Erythropoeitin use (Chronic Renal Failure, Anemia)

Use of recombinant erythropoietin (rhEPO) to improve chronic anemia has increased in several different disorders. Erythropoietin is a glycoprotein synthesized predominantly in the kidney. Its production is induced by hypoxia, and its primary effect is to stimulate erythroid progenitor cell proliferation. It was the first hematopoietic growth factor to be identified experimentally.

Initially rhEPO was used in patients who had chronic renal failure and could not produce adequate amounts of this cytokine. Administration of rhEPO parenterally three times a week allows most patients on dialysis to become transfusion-independent. Dosages have varied, but many centers start dialysis-dependent patients at 50 to 100 U/kg of body weight subcutaneously or intravenously three times a week. Subcutaneous administration may be more efficacious. The role of rhEPO in patients who have renal failure that does not yet require dialysis is less well defined.

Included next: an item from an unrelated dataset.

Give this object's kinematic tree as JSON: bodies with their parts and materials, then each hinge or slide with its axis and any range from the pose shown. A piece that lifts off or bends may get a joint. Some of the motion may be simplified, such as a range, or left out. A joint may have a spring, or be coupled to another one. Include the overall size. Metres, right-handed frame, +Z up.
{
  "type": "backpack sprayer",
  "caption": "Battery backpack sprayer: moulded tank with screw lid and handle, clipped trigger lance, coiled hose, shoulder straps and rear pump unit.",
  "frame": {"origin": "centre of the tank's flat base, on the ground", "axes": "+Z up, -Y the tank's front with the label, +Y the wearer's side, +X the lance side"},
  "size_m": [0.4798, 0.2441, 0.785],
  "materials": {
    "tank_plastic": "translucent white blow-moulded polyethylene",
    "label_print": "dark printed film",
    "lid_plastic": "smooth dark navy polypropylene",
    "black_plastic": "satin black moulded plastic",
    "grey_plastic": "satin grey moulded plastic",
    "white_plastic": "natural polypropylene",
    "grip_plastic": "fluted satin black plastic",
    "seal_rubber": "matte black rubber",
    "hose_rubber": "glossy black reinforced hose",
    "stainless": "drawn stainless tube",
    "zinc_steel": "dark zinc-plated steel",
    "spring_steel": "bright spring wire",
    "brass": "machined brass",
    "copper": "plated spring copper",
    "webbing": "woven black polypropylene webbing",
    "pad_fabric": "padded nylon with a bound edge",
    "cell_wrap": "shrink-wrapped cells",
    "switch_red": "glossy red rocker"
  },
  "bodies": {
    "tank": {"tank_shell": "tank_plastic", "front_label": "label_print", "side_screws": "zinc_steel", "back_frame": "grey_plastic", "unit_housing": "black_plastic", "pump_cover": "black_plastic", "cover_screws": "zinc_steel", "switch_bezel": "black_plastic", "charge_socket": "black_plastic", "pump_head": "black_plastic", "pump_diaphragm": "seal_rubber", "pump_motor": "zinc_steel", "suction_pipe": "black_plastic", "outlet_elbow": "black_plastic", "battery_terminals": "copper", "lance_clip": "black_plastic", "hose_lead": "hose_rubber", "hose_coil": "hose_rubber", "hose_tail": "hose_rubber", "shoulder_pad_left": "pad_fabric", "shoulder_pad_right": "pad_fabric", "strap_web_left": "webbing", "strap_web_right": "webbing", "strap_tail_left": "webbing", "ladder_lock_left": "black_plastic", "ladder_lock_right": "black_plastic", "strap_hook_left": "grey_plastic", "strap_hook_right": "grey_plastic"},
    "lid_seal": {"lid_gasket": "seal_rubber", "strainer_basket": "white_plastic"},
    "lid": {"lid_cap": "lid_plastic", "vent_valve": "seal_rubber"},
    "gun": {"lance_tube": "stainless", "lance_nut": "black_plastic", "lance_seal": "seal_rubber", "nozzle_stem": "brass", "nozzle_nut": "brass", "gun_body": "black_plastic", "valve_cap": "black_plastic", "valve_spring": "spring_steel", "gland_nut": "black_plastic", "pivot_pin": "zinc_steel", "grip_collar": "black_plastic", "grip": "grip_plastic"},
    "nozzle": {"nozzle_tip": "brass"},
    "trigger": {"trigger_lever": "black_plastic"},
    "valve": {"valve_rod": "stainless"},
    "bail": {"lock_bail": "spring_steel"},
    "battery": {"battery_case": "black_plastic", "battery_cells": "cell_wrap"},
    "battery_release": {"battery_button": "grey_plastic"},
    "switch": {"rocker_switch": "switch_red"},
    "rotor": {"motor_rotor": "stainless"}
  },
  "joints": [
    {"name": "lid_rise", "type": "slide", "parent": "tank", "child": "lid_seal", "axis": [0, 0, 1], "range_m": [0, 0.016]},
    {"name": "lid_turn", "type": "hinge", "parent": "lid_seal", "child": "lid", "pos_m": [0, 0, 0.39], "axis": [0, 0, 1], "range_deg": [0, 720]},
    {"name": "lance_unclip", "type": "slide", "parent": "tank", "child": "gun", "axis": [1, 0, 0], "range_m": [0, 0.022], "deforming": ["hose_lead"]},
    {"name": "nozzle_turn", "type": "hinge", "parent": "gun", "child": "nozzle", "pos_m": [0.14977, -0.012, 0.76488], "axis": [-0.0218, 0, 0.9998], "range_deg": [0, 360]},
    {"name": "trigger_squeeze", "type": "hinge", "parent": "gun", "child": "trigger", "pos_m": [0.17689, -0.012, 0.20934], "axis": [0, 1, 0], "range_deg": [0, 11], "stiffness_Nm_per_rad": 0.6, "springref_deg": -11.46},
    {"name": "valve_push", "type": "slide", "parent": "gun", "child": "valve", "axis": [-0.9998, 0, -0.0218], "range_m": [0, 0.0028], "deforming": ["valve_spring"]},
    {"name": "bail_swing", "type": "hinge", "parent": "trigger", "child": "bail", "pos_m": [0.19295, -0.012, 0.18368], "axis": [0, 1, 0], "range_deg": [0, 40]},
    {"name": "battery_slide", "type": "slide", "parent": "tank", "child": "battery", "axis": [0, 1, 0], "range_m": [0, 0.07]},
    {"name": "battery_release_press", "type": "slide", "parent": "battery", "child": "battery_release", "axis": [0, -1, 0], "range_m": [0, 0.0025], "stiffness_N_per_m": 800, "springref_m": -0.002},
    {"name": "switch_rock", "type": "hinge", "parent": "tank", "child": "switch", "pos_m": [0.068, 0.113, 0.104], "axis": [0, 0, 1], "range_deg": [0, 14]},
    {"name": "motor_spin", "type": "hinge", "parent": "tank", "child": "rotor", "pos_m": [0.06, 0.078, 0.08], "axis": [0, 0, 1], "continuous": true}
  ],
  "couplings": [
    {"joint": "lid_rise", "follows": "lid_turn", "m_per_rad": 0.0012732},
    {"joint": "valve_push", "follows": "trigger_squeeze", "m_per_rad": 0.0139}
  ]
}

The primary side effects of rhEPO in chronic renal failure are the development of iron deficiency (related to increased iron utilization), hypertension, and seizures. The administration of iron helps to prevent iron deficiency. The hypertension probably is due to reversal of the vasodilatory effects of the anemia and occurs in only a minority of  patients. The etiology of the seizures is not clear and may not differ from that seen in patients who have chronic renal failure and are not receiving rhEPO.

rhEPO also has been used in the treatment of anemia associated with chronic disease. Although concentrations of erythropoietin in affected patients may be normal, they are not elevated appropriately for the degree of anemia. rhEPO can improve anemia in patients who have chronic inflammatory disorders such as rheumatoid arthritis. Its efficacy also has been demonstrated in children infected with human immunodeficiency virus. These patients frequently develop anemia because of the chronic illness, opportunistic infections, and erythroid suppression from antiviral therapy, particularly zidovudine. rhEPO may increase hemoglobin concentrations and improve the patient's overall well-being when endogenous erythropoietin concentrations are below 500 U/L. 

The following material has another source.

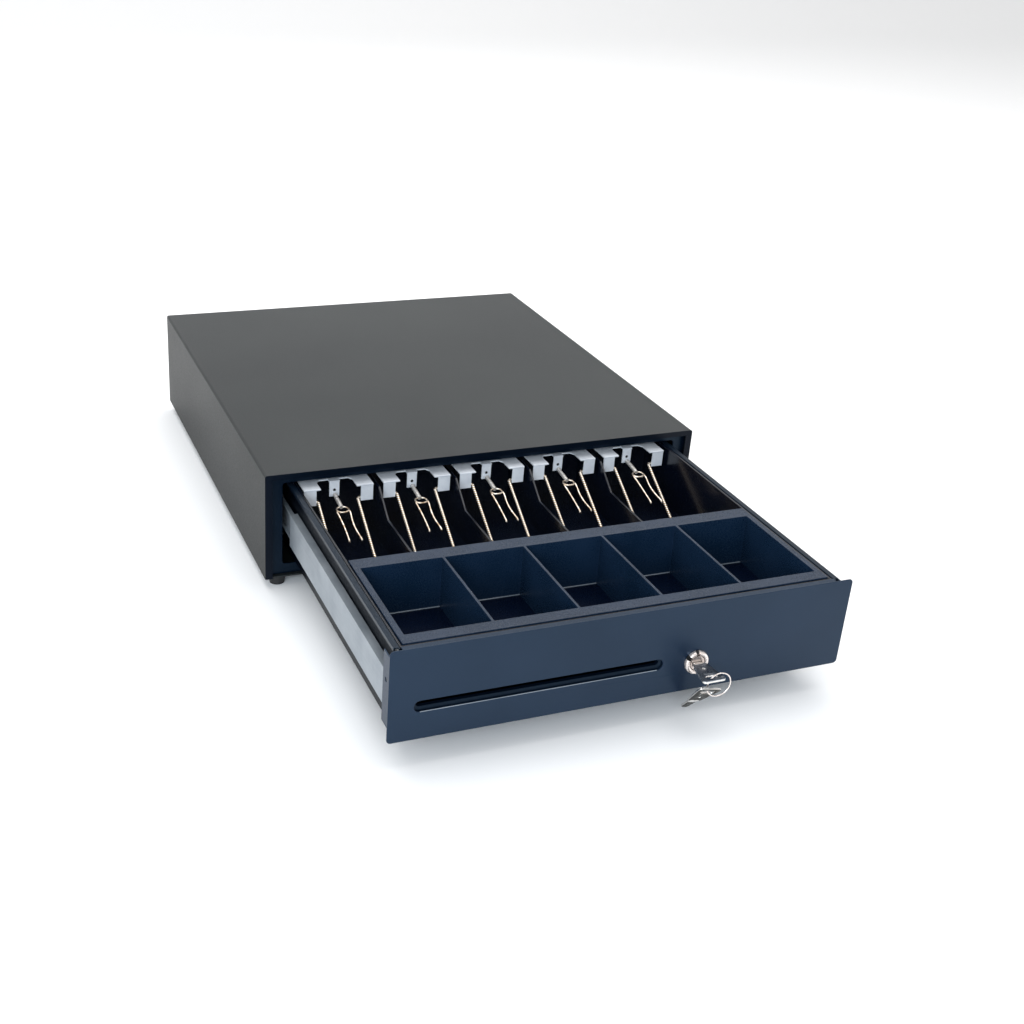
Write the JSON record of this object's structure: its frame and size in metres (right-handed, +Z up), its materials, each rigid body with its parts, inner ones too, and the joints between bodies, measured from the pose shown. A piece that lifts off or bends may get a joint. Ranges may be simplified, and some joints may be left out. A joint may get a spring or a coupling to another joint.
{
  "type": "cash drawer",
  "caption": "Black steel till drawer in a flat desktop cabinet, run out on ball runners, with note bays, wire note clips, coin cells, a cash slot and a lock with its keys.",
  "frame": {"origin": "middle of the cabinet's underside, on the base pan", "axes": "+Z up, -Y the way the drawer opens, +X to the right seen from the front"},
  "size_m": [0.41, 0.729, 0.1075],
  "materials": {
    "cover_paint": "fine textured satin black",
    "drawer_paint": "satin black",
    "rubber": "moulded matt",
    "zinc": "bright zinc plated",
    "steel": "plain",
    "chrome": "polished",
    "till_plastic": "smooth gloss black",
    "matt_plastic": "moulded",
    "coil_tape": "wound tape"
  },
  "bodies": {
    "cabinet": {"housing_cover": "cover_paint", "base_pan": "cover_paint", "front_frame": "cover_paint", "rear_panel": "cover_paint", "foot_front_left": "rubber", "foot_front_right": "rubber", "foot_rear_left": "rubber", "foot_rear_right": "rubber", "rear_screw_1": "steel", "rear_screw_2": "steel", "rear_screw_3": "steel", "rear_screw_4": "steel", "cabinet_rail_left": "zinc", "cabinet_rail_right": "zinc", "mechanism_plate": "zinc", "latch_pin": "steel", "solenoid_frame": "zinc", "solenoid_coil": "coil_tape", "kick_spring": "steel", "spring_guide": "zinc", "microswitch": "matt_plastic", "drive_socket": "matt_plastic"},
    "drawer": {"drawer_box": "drawer_paint", "drawer_front": "drawer_paint", "side_screw_left": "drawer_paint", "side_screw_right": "drawer_paint", "till_tray": "till_plastic", "coin_tray": "till_plastic", "note_clip_1": "zinc", "note_clip_2": "zinc", "note_clip_3": "zinc", "note_clip_4": "zinc", "note_clip_5": "zinc", "drawer_rail_left": "zinc", "drawer_rail_right": "zinc", "lock_housing": "chrome", "lock_nut": "steel", "latch_striker": "zinc"},
    "middle_runner_left": {"middle_rail_left": "zinc"},
    "middle_runner_right": {"middle_rail_right": "zinc"},
    "lock_core": {"lock_plug": "chrome", "lock_cam": "steel"},
    "key": {"key": "chrome"},
    "key_ring": {"key_ring": "chrome"},
    "spare_key": {"spare_key": "chrome"},
    "latch": {"latch_lever": "zinc"},
    "plunger": {"solenoid_plunger": "steel"},
    "bail_1": {"bail_1": "zinc"},
    "fork_1": {"fork_1": "zinc"},
    "bail_2": {"bail_2": "zinc"},
    "fork_2": {"fork_2": "zinc"},
    "bail_3": {"bail_3": "zinc"},
    "fork_3": {"fork_3": "zinc"},
    "bail_4": {"bail_4": "zinc"},
    "fork_4": {"fork_4": "zinc"},
    "bail_5": {"bail_5": "zinc"},
    "fork_5": {"fork_5": "zinc"}
  },
  "joints": [
    {"name": "drawer_slide", "type": "slide", "parent": "cabinet", "child": "drawer", "axis": [0, 1, 0], "range_m": [0, 0.275]},
    {"name": "middle_slide_left", "type": "slide", "parent": "cabinet", "child": "middle_runner_left", "axis": [0, 1, 0], "range_m": [0, 0.1375]},
    {"name": "middle_slide_right", "type": "slide", "parent": "cabinet", "child": "middle_runner_right", "axis": [0, 1, 0], "range_m": [0, 0.1375]},
    {"name": "lock_turn", "type": "hinge", "parent": "drawer", "child": "lock_core", "pos_m": [0.0566, -0.4875, 0.0396], "axis": [0, 1, 0], "range_deg": [0, 90]},
    {"name": "key_pull", "type": "slide", "parent": "lock_core", "child": "key", "axis": [0, -1, 0], "range_m": [0, 0.03]},
    {"name": "ring_swing", "type": "hinge", "parent": "key", "child": "key_ring", "pos_m": [0.0638, -0.5109, 0.0396], "axis": [0, 1, 0], "range_deg": [-8, 6]},
    {"name": "spare_key_swing", "type": "hinge", "parent": "key_ring", "child": "spare_key", "pos_m": [0.064, -0.5109, 0.032], "axis": [0, 1, 0], "range_deg": [-12, 5]},
    {"name": "latch_turn", "type": "hinge", "parent": "cabinet", "child": "latch", "pos_m": [0, 0.1595, 0.013], "axis": [-1, 0, 0], "range_deg": [0, 6]},
    {"name": "plunger_slide", "type": "slide", "parent": "cabinet", "child": "plunger", "axis": [0, 0, -1], "range_m": [0, 0.0015]},
    {"name": "bail_lift_1", "type": "hinge", "parent": "drawer", "child": "bail_1", "pos_m": [-0.142, -0.2155, 0.0712], "axis": [-1, 0, 0], "range_deg": [0, 30]},
    {"name": "fork_lift_1", "type": "hinge", "parent": "drawer", "child": "fork_1", "pos_m": [-0.142, -0.2071, 0.0718], "axis": [-1, 0, 0], "range_deg": [0, 20]},
    {"name": "bail_lift_2", "type": "hinge", "parent": "drawer", "child": "bail_2", "pos_m": [-0.071, -0.2155, 0.0712], "axis": [-1, 0, 0], "range_deg": [0, 30]},
    {"name": "fork_lift_2", "type": "hinge", "parent": "drawer", "child": "fork_2", "pos_m": [-0.071, -0.2071, 0.0718], "axis": [-1, 0, 0], "range_deg": [0, 20]},
    {"name": "bail_lift_3", "type": "hinge", "parent": "drawer", "child": "bail_3", "pos_m": [0, -0.2155, 0.0712], "axis": [-1, 0, 0], "range_deg": [0, 30]},
    {"name": "fork_lift_3", "type": "hinge", "parent": "drawer", "child": "fork_3", "pos_m": [0, -0.2071, 0.0718], "axis": [-1, 0, 0], "range_deg": [0, 20]},
    {"name": "bail_lift_4", "type": "hinge", "parent": "drawer", "child": "bail_4", "pos_m": [0.071, -0.2155, 0.0712], "axis": [-1, 0, 0], "range_deg": [0, 30]},
    {"name": "fork_lift_4", "type": "hinge", "parent": "drawer", "child": "fork_4", "pos_m": [0.071, -0.2071, 0.0718], "axis": [-1, 0, 0], "range_deg": [0, 20]},
    {"name": "bail_lift_5", "type": "hinge", "parent": "drawer", "child": "bail_5", "pos_m": [0.142, -0.2155, 0.0712], "axis": [-1, 0, 0], "range_deg": [0, 30]},
    {"name": "fork_lift_5", "type": "hinge", "parent": "drawer", "child": "fork_5", "pos_m": [0.142, -0.2071, 0.0718], "axis": [-1, 0, 0], "range_deg": [0, 20]}
  ],
  "couplings": [
    {"joint": "middle_slide_left", "follows": "drawer_slide", "ratio": 0.5},
    {"joint": "middle_slide_right", "follows": "drawer_slide", "ratio": 0.5},
    {"joint": "plunger_slide", "follows": "latch_turn", "m_per_rad": 0.014}
  ]
}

rhEPO also may play a role in the prevention of anemia among children receiving chemotherapy. Both the hemoglobin concentration and the patient's overall well-being can be improved, particularly in those receiving platinum analogues. The initial studies investigating rhEPO use were performed in adults, but data on its use in children are accumulating. One issue is cost-effectiveness; transfusions are considerably less expensive than rhEPO, but their safety remains a concern.  

rhEPO has been evaluated in the treatment of anemia of prematurity. Erythropoietin concentrations in affected infants are not appropriately elevated for the severity of anemia. rhEPO results in a more rapid reticulocyte response, but its overall benefit in this otherwise self-limited disorder remains controversial. Patients who have bone marrow failure, particularly myelodysplastic syndromes, also have benefited from rhEPO, but these disorders are uncommon in children, and pediatric experience is limited. rhEPO also plays a preoperative role in certain situations. Erythropoietin can increase the size of autologous preoperative red cell donations, and it is useful pre- and postoperatively in patients who refuse to receive blood, such as Jehovah's Witnesses.

rhEPO is important therapeutically because it is specific in stimulating erythropoiesis. Iron, folate, and copper are effective in managing specific deficiencies of these substances, but they do not enhance red blood cell production. Red blood cell transfusions are useful in patients such as the girl in the vignette, but rhEPO can limit their use.